Известный немецкий мыслитель, классический философ, композитор и поэт Фридрих Ницше был очарован вечным возвращением. Однако видел этот процесс селективным: возвращается – сильное, отбраковывается – слабое. Думается, что общее дело исключает механическое копирование прошлого уже потому, что зиждется на идее Преображения. Тут вполне реален отбор. Но происходить он будет на иной, чем у Ф.Ницше, основе.
Как относиться к максимализму Н.Ф.Фёдорова? Это как бы планка для нашего духовного роста. Пусть – асимптота5, аппроксимация6! Завышение перспективнее занижения. Достижима ли безусловная победа над энтропией? Сейчас полезно вспомнить про вечный двигатель: он, и только он, действительно безэнтропиен.
Отто Рэпп (Австрия). Вечный двигатель Уроборос
В своих наиболее интересных модификациях это ротор – движение является круговым. Как в Космосе Гераклита. Как в планетарном хороводе Н.Ф.Фёдорова. Как в современных моделях осциллирующей (циклически меняющейся) Вселенной. Кстати сказать, эти модели подчас табуируются по той причине, что новый цикл обременён накопленной раньше энтропией – поэтому вместо симметричной пульсации мы видим прогрессирующее затухание. На perpetuum mobile запрет накладывает физика. Никак не метафизика!

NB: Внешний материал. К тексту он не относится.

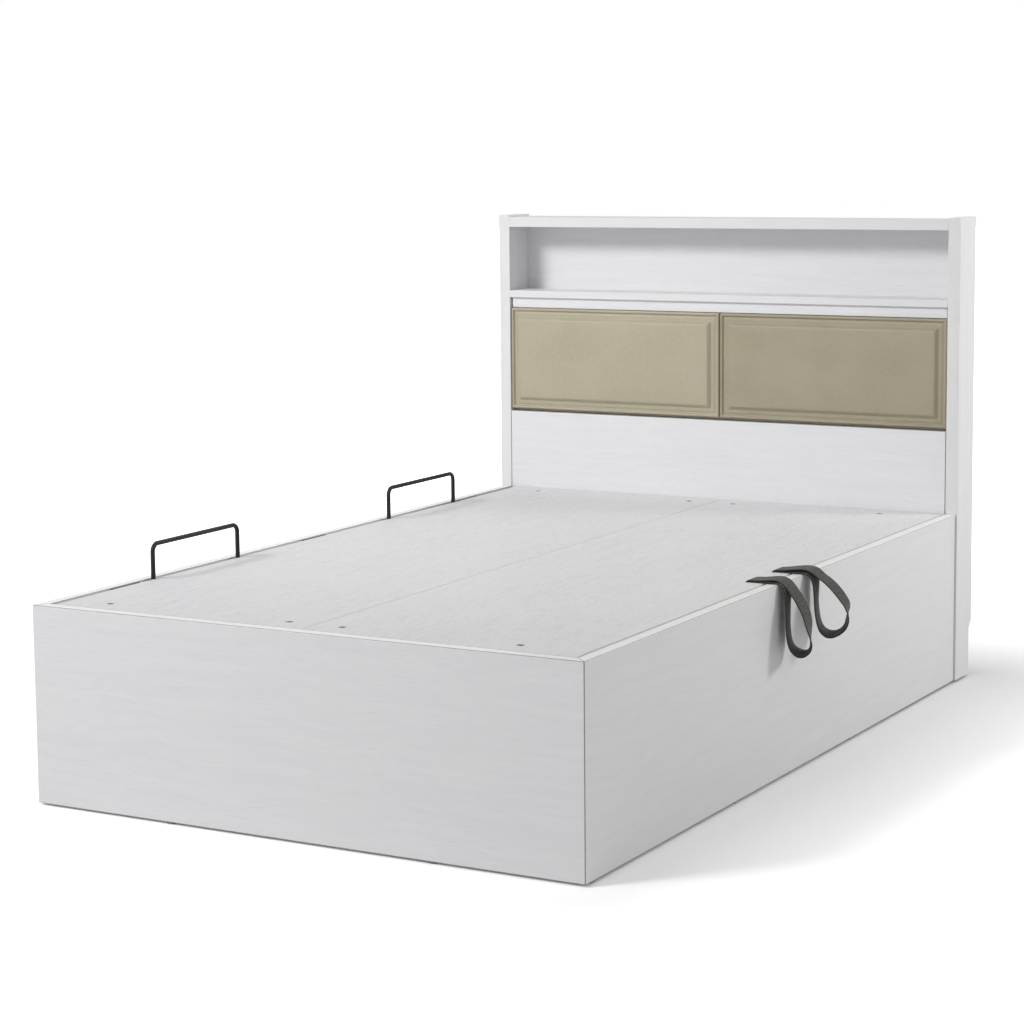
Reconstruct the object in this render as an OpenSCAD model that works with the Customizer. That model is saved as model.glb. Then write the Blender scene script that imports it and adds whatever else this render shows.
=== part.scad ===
// Tatami platform bed with a shelf headboard and an under-bed store that opens from one side.
// Millimetres. X runs across the bed, Y from the foot to the head, Z up. The origin is on the
// floor, under the middle of the bed base. The platform is hinged along its left side.

/* [Bed base] */
// Width over the two side panels
base_w = 1240; // [1000:10:1500]
// Length from the foot face to the front of the headboard
base_l = 1940; // [1800:10:2100]
// Height of the rims above the floor
rim_h = 410; // [390:5:460]
// Thickness of the side panels and of the foot panel
panel_t = 25; // [18:1:30]
// Height of the glides that hold the panels off the floor
glide_h = 5; // [3:1:12]
// Radius of a glide
glide_r = 9; // [6:1:11]
// Thickness of the board that divides the store
divider_t = 15; // [12:1:22]
// Thickness of the store's bottom boards
bottom_t = 9; // [6:1:15]
// Height and width of the cleats that carry the bottom boards
cleat_s = 15; // [12:1:24]
// Height and width of the ledges that the platform rests on
ledge_s = 30; // [24:1:36]
// Thickness of the rubber pads on the ledges
pad_t = 2; // [1:0.5:4]

/* [Platform] */
// Thickness of the two platform boards
board_t = 15; // [12:1:18]
// How far the platform lies below the rims
platform_drop = 0; // [0:1:6]
// Gap beside the hinged edge
hinge_side_gap = 15; // [13:1:22]
// Gap beside the pulled edge
pull_gap = 6; // [3:0.5:8]
// Gap at both ends
edge_gap = 3; // [2:0.5:6]
// Gap between the two boards
seam_gap = 2; // [1:0.5:4]
// Width of the steel frame tubes
tube_w = 30; // [24:1:40]
// Height of the steel frame tubes
tube_h = 25; // [20:1:30]
// Wall of the steel frame tubes
tube_wall = 1.6; // [1:0.1:3]
// Number of cross tubes between the two end tubes
cross_tubes = 5; // [2:1:8]

/* [Platform bolts] */
// Radius of a bolt head
bolt_head_r = 8; // [6:0.5:10]
// Height of a bolt's countersunk head
bolt_head_h = 4; // [3:0.1:5]
// How far the bolt heads lie below the face of the board
bolt_sink = 0.6; // [0.2:0.1:1.5]
// Radius of a bolt shank
bolt_r = 3; // [2:0.5:4]
// From the end of a board to its bolt row
bolt_end_inset = 52; // [50:1:80]
// From the hinged edge to the first bolts
bolt_inset_hinge = 95; // [70:1:150]
// From the seam to the bolts beside it
bolt_inset_seam = 60; // [30:1:100]
// From the pulled edge to the last bolts
bolt_inset_pull = 140; // [120:1:220]

/* [Mattress bars] */
// Radius of the round bar
bar_r = 5; // [4:0.5:6]
// Length of each bar along the bed
bar_l = 320; // [240:10:420]
// Height of each bar above the platform
bar_h = 79; // [60:1:120]
// Bend radius at the bar's centre line
bar_bend = 17; // [12:1:30]
// From the end of the platform to the middle of each bar
bar_inset = 480.5; // [320:0.5:640]
// From the inner face of the side panel to the middle of a leg
bar_stand_off = 12.5; // [11.5:0.5:14]
// From a bar's leg to its screw
bar_screw_pitch = 18; // [14:1:24]
// Thickness of the foot plate under each leg
bar_plate_t = 2.5; // [2:0.5:4]

/* [Lift hinges] */
// Radius of the hinge knuckles
lift_knuckle_r = 4.5; // [4:0.25:5]
// Radius of the hinge pins
lift_pin_r = 2.5; // [2:0.25:3]
// Length of each hinge
lift_hinge_l = 90; // [60:5:120]
// How far the leaves reach below the pin
lift_leaf = 34; // [26:1:36]
// From the middle of the platform to the outer hinges
lift_hinge_pitch = 715; // [500:5:780]

/* [Gas struts] */
// From the hinge line to both pivots of a strut
strut_reach = 300; // [270:5:310]
// Angle of the lower pivot below the hinge line
strut_low_angle = 80; // [76:1:84]
// Angle of the upper pivot below the hinge line
strut_high_angle = 9; // [8:0.5:11]
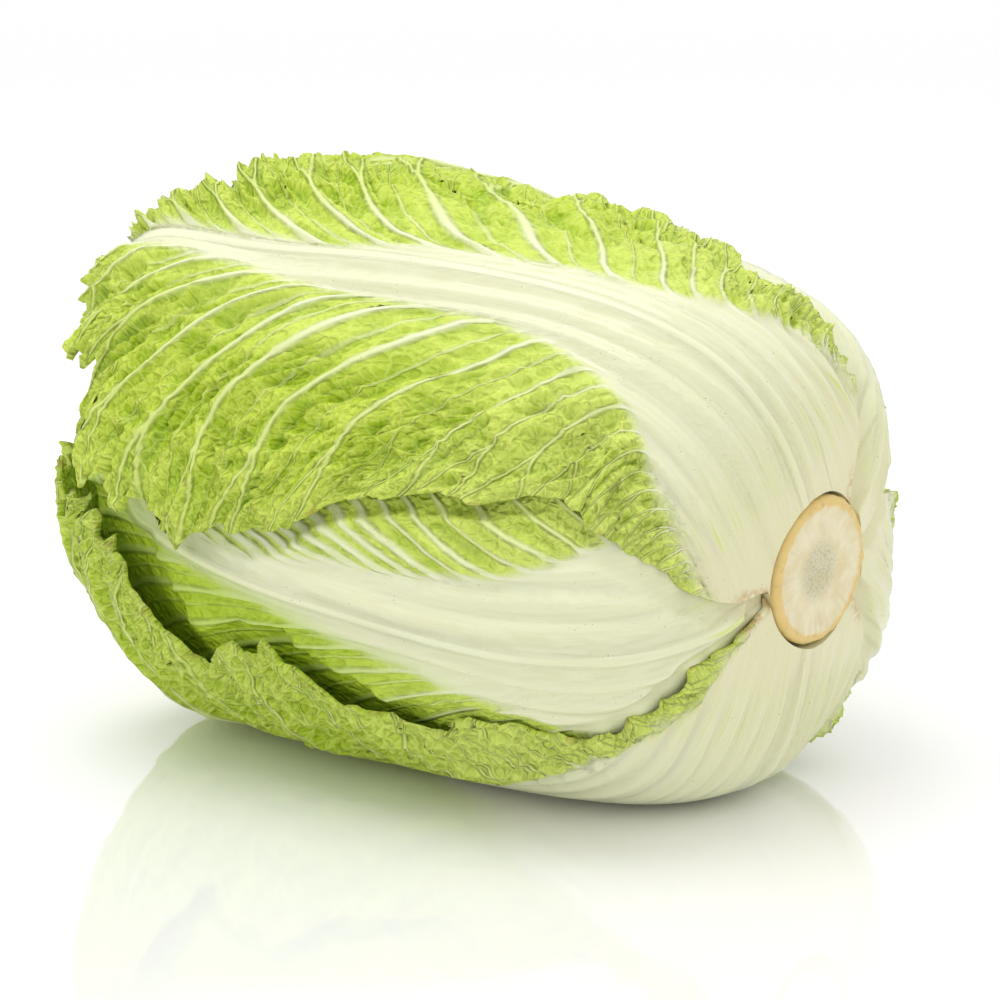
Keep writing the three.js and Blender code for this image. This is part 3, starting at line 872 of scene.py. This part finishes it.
# %% Shape the cut stem
flat = points_of(stem)
radius = np.hypot(flat[:, 0], flat[:, 1])
turn = np.arctan2(flat[:, 1], flat[:, 0])
steps = np.rint(-flat[:, 2]).astype(int)
wall = np.array([FACE_RINGS[0]] + WALL_RINGS)
face_radii, face_depths = np.array(FACE_RINGS[::-1]).T
on_face = steps == 0
depth_of = np.where(on_face, np.interp(radius, face_radii, face_depths), wall[steps, 1])
radius = np.where(on_face, radius, wall[steps, 0])
worn = ripples(turn * 2.2, 0.0, 11) + 0.5 * ripples(turn * 6, 0.0, 12)
radius *= 1 + ROUNDNESS_ERROR * worn * ease((radius - 8) / 8)
depth_of += FACE_UNEVENNESS * ripples(flat[:, 0] / 7, flat[:, 1] / 7, 13) * on_face
depth_of += RIM_UNEVENNESS * worn * ease((radius - 16) / 2) * on_face
stem_x = STEM_FACE_X - FACE_INSET + depth_of
points = np.stack([stem_x, STEM_Y + radius * np.cos(turn), STEM_Z + radius * np.sin(turn)], axis=-1)
set_points(stem, to_frame(points))
set_mark(stem, "from_middle", radius)
set_mark(stem, "depth", depth_of)
set_mark(stem, "cut_place", np.stack([np.cos(turn) * radius, np.sin(turn) * radius, turn * 20], axis=-1))
close_up(stem)
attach(stem, "root")
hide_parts("cut_stem")
print(stem.name, len(stem.data.polygons), "faces")

# %% [markdown]
# ## Materials written as sums
# A material is a sum of few ideas: white rib, pale veins, green blade, painted shade in the
# pockets. Writing it with + and * keeps those ideas in view. The small class below wraps a socket, so that
# each
# operator adds the Math node that it stands for. The few other nodes that every material here
# needs are its methods.

# %% A class for shader maths


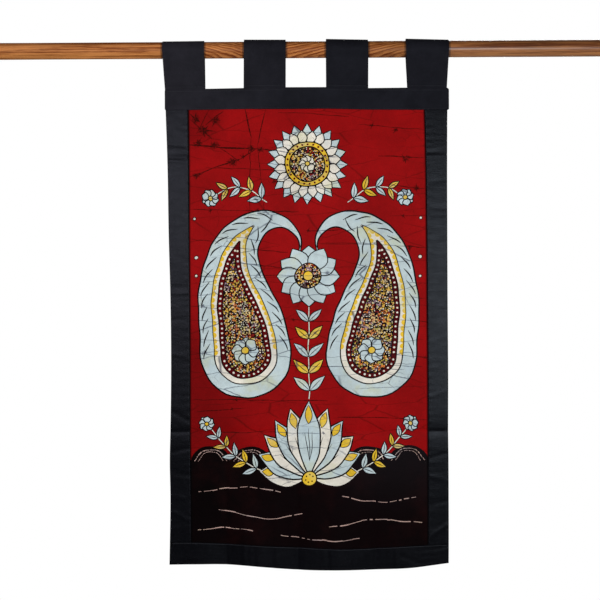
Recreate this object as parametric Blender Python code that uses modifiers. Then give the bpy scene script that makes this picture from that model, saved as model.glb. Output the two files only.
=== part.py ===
"""Batik wall hanging on a round wooden pole.

A dyed cotton panel is framed by black cotton strips and hangs by four tabs that loop over the pole.
Metres, +Z up. The origin is on the pole's axis, above the middle of the cloth, and the front faces -Y.
"""

import math

import bmesh
import bpy
import numpy as np
from mathutils import Vector

# Pole
POLE_DIAMETER = 0.035
POLE_LENGTH = 1.370
POLE_SIDES = 32
POLE_CHAMFER = 0.0015

# Nominal heights, counted down from the pole's axis. HEADING and SAG hold how far each seam strays from them.
PANEL_TOP = -0.1250
HEM_SEAM = -1.0370
HEM = -1.0835

# Thickness of each cloth, and the gap between pieces that are sewn or laid together
PANEL_THICKNESS = 0.0012
BORDER_THICKNESS = 0.0020
HEADING_THICKNESS = 0.0030
TAB_THICKNESS = 0.0012
GAP = 0.0003

# How finely the sheets are divided. A span lies between two columns of points.
ROW_STEP = 0.030
PANEL_SPANS = 17
BORDER_SPANS = 2
ZONE_SPANS = (BORDER_SPANS, PANEL_SPANS, BORDER_SPANS)
HEM_ROWS = 3
TAB_COLUMNS = 3
TAB_ARC_STEPS = 12
SHARP_ANGLE = math.radians(35)

# Colour, roughness and metallic value of each material
MATERIALS = {
    "batik_cotton": ((0.30, 0.012, 0.012), 0.85, 0.0),
    "black_cotton": ((0.014, 0.015, 0.018), 0.90, 0.0),
    "stained_wood": ((0.36, 0.16, 0.055), 0.45, 0.0),
}

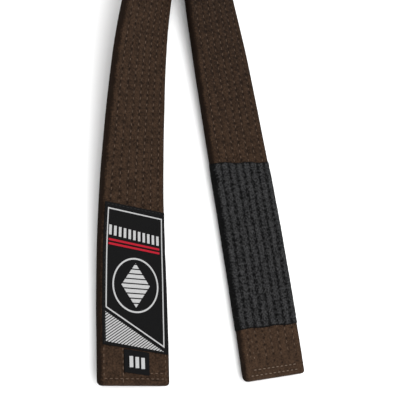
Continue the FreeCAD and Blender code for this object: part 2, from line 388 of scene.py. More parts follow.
@dataclass(frozen=True)
class QuiltedCloth:
    """Twill sewn down in rows: its yarns, its needle holes, and painted shade in each hole and
    along each row.

    The rows start plain_end millimetres from the tip. The cloth is painted paler at the tip by a set
    amount, as painted light, down to nothing at twice a set length, and painted darker by as much
    beyond. Edges are the places along the strap of a piece's cut ends, where a line of painted
    shadow is drawn. The sides carry painted shade, darkest in the groove at mid-side, fading on the roll.
    """

    name: str
    dark: tuple[float, float, float]
    light: tuple[float, float, float]
    row_spacing: float = 5.0
    last_row: float = 15.0
    stitch_pitch: float = 3.5
    plain_end: float = 0.0
    hole_size: float = 0.62
    hole_depth: float = 0.3
    # painted shade in the needle holes and along each row's valley
    painted_hole_shade: float = 0.42
    painted_row_shade: float = 0.12
    row_width: float = 0.95
    twill_pitch: float = 0.8
    contrast: float = 2.9
    fuzz: float = 0.3
    # painted shade: the strap's sides darkened, darker in the mid-side groove, less over the rolled length
    painted_side_shade: float = 0.66
    edge_start: float = 18.2
    edge_reach: float = 1.6
    edge_middle: float = 21.25
    painted_groove_shade: float = 0.5
    groove_width: float = 0.75
    rolled_start: float = 250.0
    rolled_run: float = 200.0
    rolled_fade: float = 0.6
    # painted light: paler at the tip, darker further along the strap
    painted_tip_light: float = 0.0
    painted_tip_light_length: float = 110.0
    # painted shadow: a dark line at each cut end given here
    edges: tuple[float, ...] = ()
    cut_end_shadow_width: float = 0.55
    painted_cut_end_shadow: float = 0.7
    sheen: float = 0.0

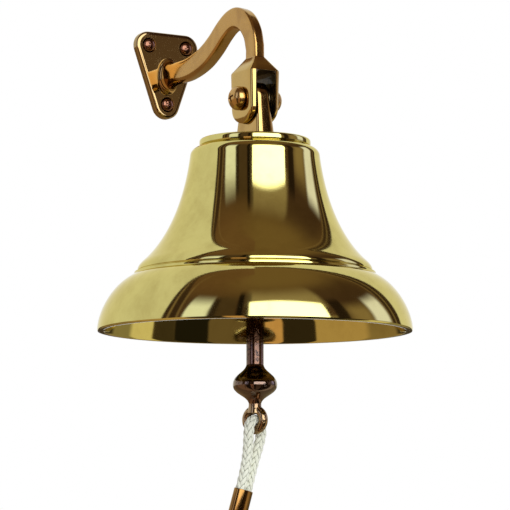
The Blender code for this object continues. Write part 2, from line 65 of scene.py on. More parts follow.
# Camera: its bearing from straight in front of the wall, its level distance from the mouth, how
# far below the mouth's level it stands, how far up it looks, and its lens and sensor in millimetres
CAMERA_BEARING = math.radians(-30)
CAMERA_REACH = 1.6425
CAMERA_DROP = math.radians(4.86)
CAMERA_PITCH = math.radians(6.554)
CAMERA_LENS = 183.5
CAMERA_SENSOR = 36
TOWARDS_CAMERA = Vector((math.sin(CAMERA_BEARING), -math.cos(CAMERA_BEARING), 0))

# Wall plate and its screws
PLATE_THICKNESS = 5 * MM
PLATE_CORNER_RADIUS = 9.6 * MM
SCREW_PLACES = {
    "wall_screw_left": (-14.2 * MM, 19.7 * MM),
    "wall_screw_right": (14.2 * MM, 19.7 * MM),
    "wall_screw_bottom": (0, -20.2 * MM),
}
SCREW_RADIUS = 2.1 * MM
SCREW_HEAD_RADIUS = 4.2 * MM
SCREW_HEAD_SINK = 2.3 * MM
SCREW_DOME = 1.9 * MM
SCREW_TURNS = {"wall_screw_left": 40, "wall_screw_right": 12, "wall_screw_bottom": 68}
COUNTERSINK_RADIUS = 4.9 * MM

# Fork and hinge. The arm's upper face falls off towards +X by FACE_TILT
FORK_TOP = PIN.z + 17 * MM
EAR_BEND = PIN.z - 6 * MM
EAR_ROUND = 9.8 * MM
FORK_WIDTH = 22.6 * MM
FORK_DEPTH = 28.6 * MM
SLOT_WIDTH = 14.3 * MM
SLOT_CORNER = 3 * MM
EAR_FACE = 11.1 * MM
BOLT_RADIUS = 4 * MM
BOLT_HEAD_RADIUS = 7.7 * MM
BOLT_HEAD_HEIGHT = 7 * MM
NUT_DEPTH = 5.3 * MM
FACE_TILT = 0.07
WASHER_RADIUS = 8 * MM

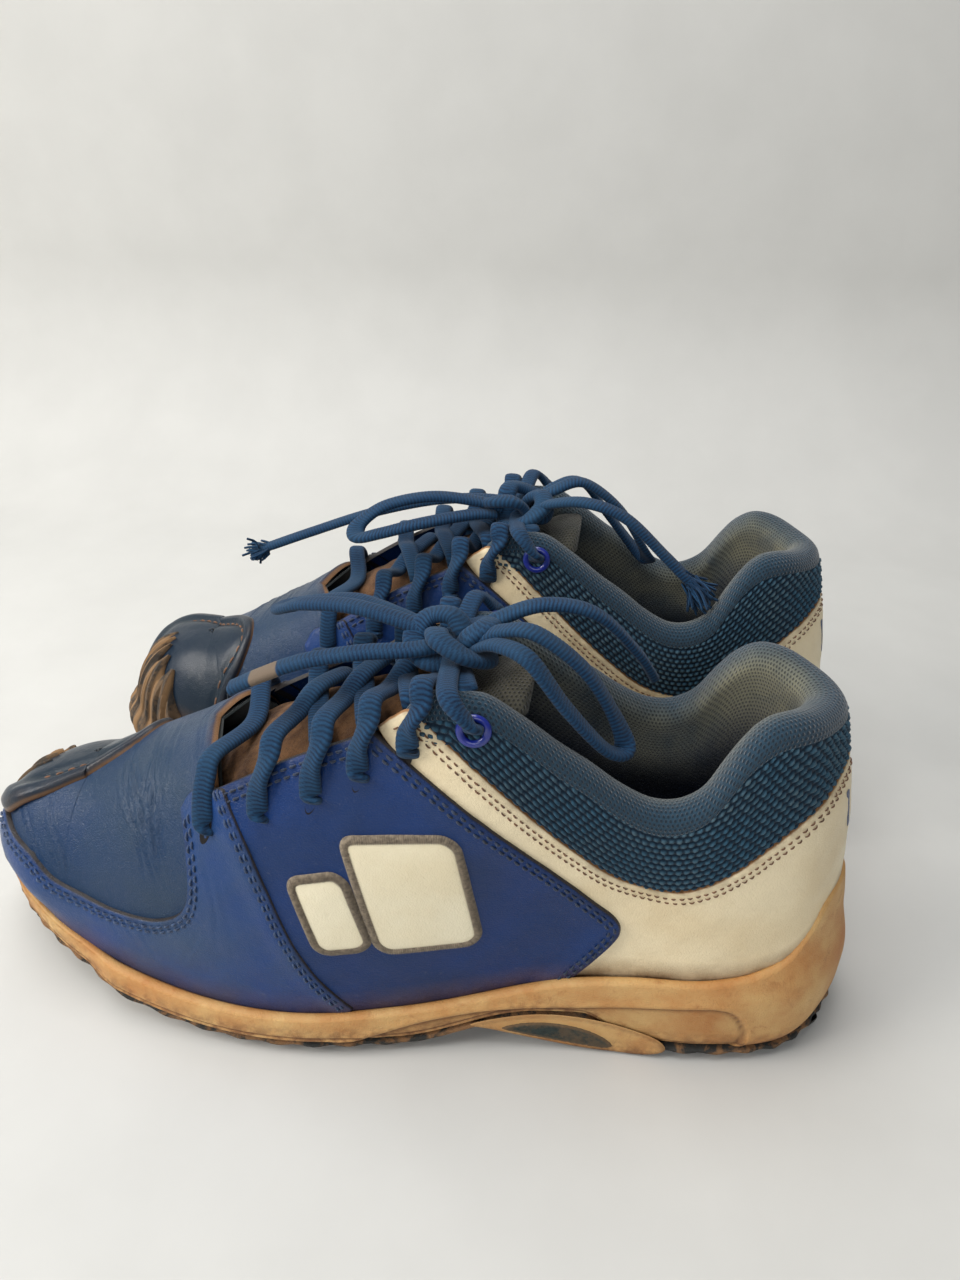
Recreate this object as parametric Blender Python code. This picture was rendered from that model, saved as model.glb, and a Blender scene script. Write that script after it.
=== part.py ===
"""A pair of low-cut lace-up turf trainers, standing side by side with the toes towards -X.

Every sub-part is worked out once in "last" coordinates, in millimetres: a runs from the back of
the heel to the toe, y is negative on the outer (lateral) side of the foot, z is up from the
ground. place() turns that into the left shoe, and its mirror image into the right shoe.
"""

import math

import bmesh
import bpy
import numpy as np

MM = 0.001

# Driving dimensions, in millimetres.
LENGTH = 280.0
SHOE_SPACING = 89.5  # between the two heel centre lines
SHOE_STAGGER = 8.0  # how far the right shoe stands behind the left one
GAP = 0.35  # clearance between neighbouring solids

LUG_HEIGHT = 3.0
OUTSOLE_PLATE = 2.0
SHANK_THICKNESS = 1.4
TOE_SPRING = 18.0
ARCH_RISE = 10.0
BALL_START = 168.0  # the sole leaves the ground in front of this
UPPER_INSET = 9.9  # from the sole's outline to the inside of the lining
HALF_GIRTH = 300.0  # the upper's length round one side, from heel to toe

# The upper's layers, measured outwards from the inside of the lining.
LINING = (0.0, 0.7)
PUFF = (1.1, 1.6)
COUNTER = (1.5, 2.7)
VAMP = (1.9, 2.8)
COLLAR_FOAM = (2.3, 3.3)
COVER = (3.8, 4.9)
OVERLAY = (3.8, 4.9)
CAP = (4.15, 5.3)
PATCH = (5.3, 6.3)

HEEL_POLE = (36.0, 0.0)
TOE_POLE = (238.0, 6.0)
HEEL_LEAN = 9.0  # how far the heel's wall leans forward at the collar
COLLAR_SWELL = 3.0  # how far the collar's padding stands proud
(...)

В тахионной (со скоростями большими скорости света) Вселенной вечный двигатель будет работать по полной программе. Смогут ли его запустить фёдоровцы будущего? Так или иначе, а общее дело требует выхода ЗА световой барьер – лишь при этом качественном рывке мы получим те степени свободы, которые невозможное сделают возможным. Фантазии на эту тему эвристичны.